(Data items)
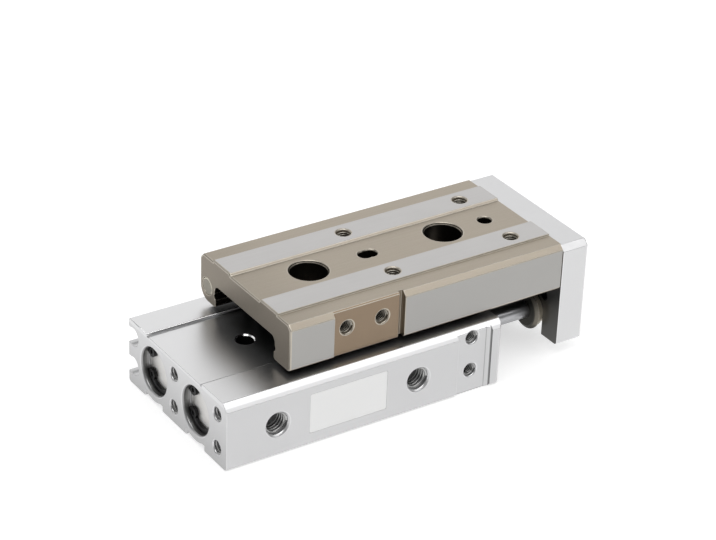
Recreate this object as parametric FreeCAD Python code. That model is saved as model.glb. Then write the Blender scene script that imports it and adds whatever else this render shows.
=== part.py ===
import FreeCAD, Part
import math
import os

# A pneumatic slide table: a flat aluminium body with two side-by-side cylinders carries a steel table on balls.
# The two piston rods push an end plate that is screwed to the front of the table.
# Millimetres. The origin is the middle of the body's bottom face.
# +X is the way the table comes out, -Y the long side with the air ports, +Z up.
# The table is drawn partly out, as it stands at rest.

# Body outline
BODY_LENGTH = 67.0
BODY_WIDTH = 40.0
BODY_HEIGHT = 15.3
TOP_CHAMFER = 1.6
BOTTOM_CHAMFER = 0.6
SMALL_EDGE = 0.4
LIP_CHAMFER = 0.8

# The middle line of the guide and of the pair of cylinders lies a little off the middle of the body
GUIDE_SHIFT = 1.0

# Shallow seat for the guide block, with a relief groove along each side
SEAT_WIDTH = 22.5
SEAT_DEPTH = 0.45
SEAT_RELIEF_WIDTH = 0.8
SEAT_RELIEF_DEPTH = 0.3

# Cylinder bores
BORE_SPACING = 17.1
BORE_HEIGHT = 7.55
BORE_RADIUS = 4.0
REAR_SEAT_RADIUS = 5.25
REAR_SEAT_DEPTH = 5.2
FRONT_SEAT_RADIUS = 5.0
MOUTH_CHAMFER = 0.4
BORE_WALL = 1.7
RELIEF_HALF_WIDTH = 3.7
RELIEF_DEPTH = 1.2

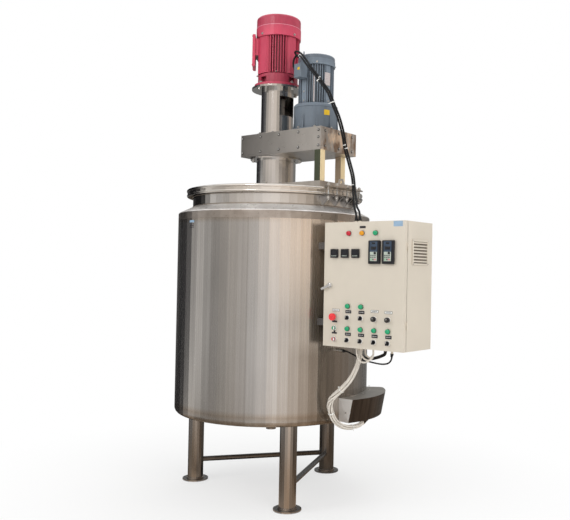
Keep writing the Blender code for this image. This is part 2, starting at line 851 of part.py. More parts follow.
def make_belt_box():
    t = BOX_GUARD_T
    outer = rectangle(BOX_X0, -BOX_HALF_Y, BOX_X1, BOX_HALF_Y)
    inner = rectangle(BOX_X0 + t, -BOX_HALF_Y + t, BOX_X1 - t, BOX_HALF_Y - t)
    cut_out("belt_box_guard", [outer, inner], BOX_LOW, BOX_HIGH, BRUSHED)
    t += CLEAR
    low = (BOX_X0 + t, -BOX_HALF_Y + t)
    high = (BOX_X1 - t, BOX_HALF_Y - t)
    block("belt_box_floor", (*low, BOX_LOW), (*high, BOX_LOW + BOX_PLATE_T), BRUSHED)
    block("belt_box_top", (*low, BOX_HIGH - BOX_PLATE_T), (*high, BOX_HIGH), BRUSHED)


def make_posts():
    wide = POST_W - POST_T
    outer = rectangle(0, 0, POST_W, POST_W)
    inner = rectangle(POST_T, POST_T, wide, wide)
    places = {
        "post_front": (BOX_X1 - POST_W, -BOX_HALF_Y, 0),
        "post_rear": (BOX_X1 - POST_REAR_INSET - POST_W, BOX_HALF_Y - POST_W, 0),
    }
    for name, at in places.items():
        cut_out(name, [outer, inner], BRIDGE_Z1 + CLEAR, BOX_LOW - CLEAR, BRUSHED, at=at)


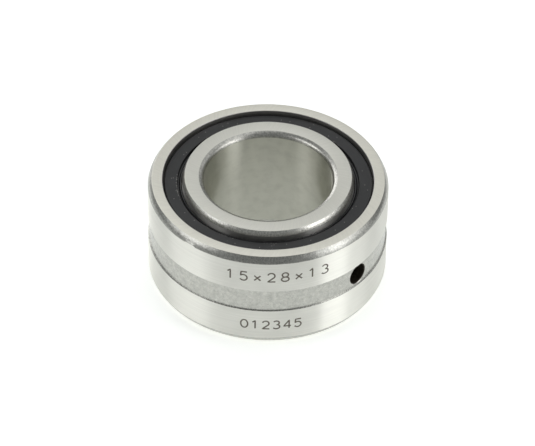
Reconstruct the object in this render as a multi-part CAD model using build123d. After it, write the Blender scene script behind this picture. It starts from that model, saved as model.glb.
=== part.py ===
"""Sealed needle roller bearing with an inner ring, 15 mm bore, 28 mm outside, 13 mm wide.

The outer ring has a raceway between two ribs, and the ribs guide a cage of needle rollers. A rubber seal
with a steel stiffener snaps into a seat at each end. Its lip runs on the inner ring, which is 1 mm wider
than the outer ring. A shallow lubrication groove with one oil hole goes round the outside.

The origin is the bearing's centre, +Z is its axis and the oil hole opens along +X. Units are millimetres.
Sections are lists of (radius, height, fillet radius), taken in order round the outline.
"""

from build123d import *
import os

# Driving dimensions
BORE_R = 7.5
OUTSIDE_R = 14.0
OUTER_HALF_WIDTH = 6.5
INNER_HALF_WIDTH = 7.0
INNER_RACE_R = 10.0
ROLLER_R = 1.25
ROLLER_HALF_LENGTH = 3.9
ROLLER_END_RADIUS = 0.25
ROLLER_COUNT = 16

# Working clearances
RACE_GAP = 0.01  # radial, between a roller and each raceway
END_GAP = 0.1  # axial, between a roller and a rib
POCKET_GAP = 0.06  # between a roller and its cage pocket, all round
CAGE_GAP = 0.13  # radial, between the cage and the ribs that guide it
LIP_GAP = 0.03  # radial, between a seal lip and the inner ring
SEAT_GAP = 0.02  # radial, between a seal and its seat
BOND_GAP = 0.01  # radial, between a stiffener and its recess in the rubber

# Derived places
PITCH_R = INNER_RACE_R + RACE_GAP + ROLLER_R
OUTER_RACE_R = PITCH_R + ROLLER_R + RACE_GAP
RIB_INNER_Z = ROLLER_HALF_LENGTH + END_GAP

# Ring corners: what each takes off the end face and off the wall, the shares of these two from the sharp
# corner to the middle of the rounding, and the radius there
OUTSIDE_CORNER = (0.46, 0.8, 0.41, 0.47, 1.5)
BORE_CORNER = (0.58, 0.58, 0.3, 0.3, 0.58)
RACE_CORNER = (0.3, 0.62, 0.42, 0.47, 1.2)

# Outer ring
RIB_R = 11.75
RIB_OUTER_Z = 4.8
RIB_EDGE_RADIUS = 0.1
SEAT_R = 12.3
SEAT_EDGE_RADIUS = 0.06
SNAP_R = 12.5
SNAP_LOW_Z, SNAP_HIGH_Z = 4.9, 5.5
SNAP_SLOPE = 0.15
GROOVE_HALF_WIDTH = 1.5
GROOVE_DEPTH = 0.15
GROOVE_WALL = 0.05
OIL_HOLE_R = 1.25
OIL_HOLE_BREAK = 0.15
CUT_OVERRUN = 0.02

# Cage, pressed from sheet with an M-shaped section
CAGE_SHEET = 0.45
CAGE_OUTER_R = RIB_R - CAGE_GAP
CAGE_WAIST_R = 10.42
CAGE_FLANGE_R = 10.3
CAGE_HALF_WIDTH = 4.62
CAGE_EDGE_RADIUS = 0.05
WAIST_Z, SHOULDER_Z = 1.4, 2.2
BEND_SHIFT = 0.1
BEND_RADIUS = 0.3

# Seals
SEAL_FACE_Z = 6.0
SEAL_EDGE_R = 12.1
SEAL_EDGE_RADIUS = 0.15
BEAD_RADIUS = 0.06
RECESS_Z = 5.3
RECESS_INNER_R, RECESS_OUTER_R = 10.8, 12.0
STIFFENER_SHEET = 0.3
LIP_R = INNER_RACE_R + LIP_GAP
LIP_SECTION = [
    (10.6, SEAL_FACE_Z, 0.06),
    (10.55, 5.56, 0.05),
    (10.42, 5.52, 0.05),
    (10.33, 5.56, 0.03),
    (10.24, 5.76, 0.04),
    (10.12, 5.76, 0.04),
    (LIP_R, 5.6, 0.02),
    (LIP_R, 5.5, 0.02),
    (10.2, 5.32, 0.05),
    (10.42, 5.22, 0.1),
    (10.66, 5.1, 0.1),
    (10.66, 4.9, 0.04),
]


def turned(section):
    """The solid that a section makes when it is turned about Z."""
    corners = [(radius, height) for radius, height, _ in section]
    fillets = [fillet_radius for _, _, fillet_radius in section]
    outline = FilletPolyline(corners, radius=fillets, close=True)
    return revolve(Plane.XZ * make_face(outline), Axis.Z)


def mirrored(upper_half):
    """The whole section of a ring that is the same above and below its middle plane."""
    lower_half = [(radius, -height, fillet_radius) for radius, height, fillet_radius in reversed(upper_half)]
    return upper_half + lower_half


def ring_corner(radius, height, corner, outwards):
    """A rounded corner, from a ground end face to a ground wall, that meets both with a crisp edge.

    The sharp corner would stand at (radius, height). outwards is 1 on an outside and -1 in a bore."""
    radial, axial, radial_share, axial_share, bend_radius = corner
    face_edge = (radius - outwards * radial, height, 0)
    middle = (radius - outwards * radial_share * radial, height - axial_share * axial, bend_radius)
    wall_edge = (radius, height - axial, 0)
    return [face_edge, middle, wall_edge]


def oil_hole():
    """What is cut away for the oil hole: a drilled hole through to the raceway, and its broken edge."""
    drilled = Cylinder(OIL_HOLE_R, 2 * (OUTSIDE_R - OUTER_RACE_R))
    edge_start = OUTSIDE_R - GROOVE_DEPTH - OIL_HOLE_BREAK
    edge_depth = OIL_HOLE_BREAK + CUT_OVERRUN
    broken_edge = Cone(OIL_HOLE_R, OIL_HOLE_R + edge_depth, edge_depth)
    point_along_x = Rot(Y=90)
    return [
        Pos(X=OUTER_RACE_R) * point_along_x * drilled,
        Pos(X=edge_start + edge_depth / 2) * point_along_x * broken_edge,
    ]


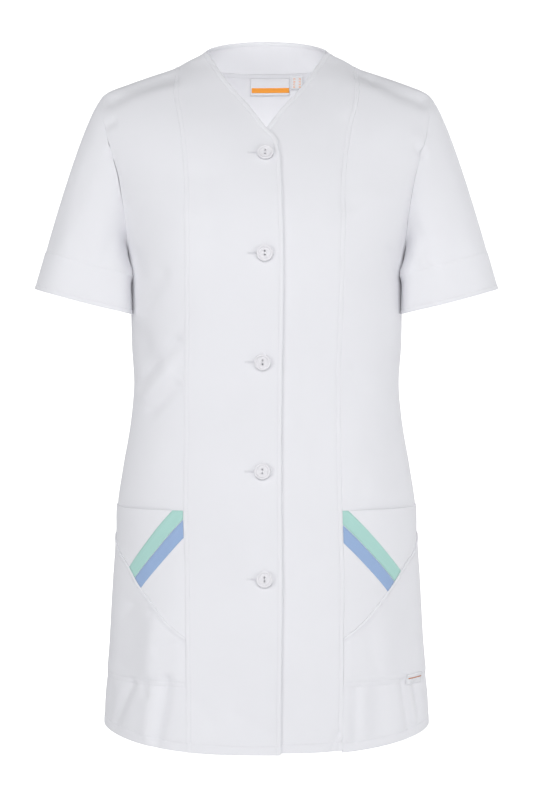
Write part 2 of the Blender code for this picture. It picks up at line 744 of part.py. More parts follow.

• The problem: Write down only how many lines in the listing contain the word "scene".

• Right answer: 2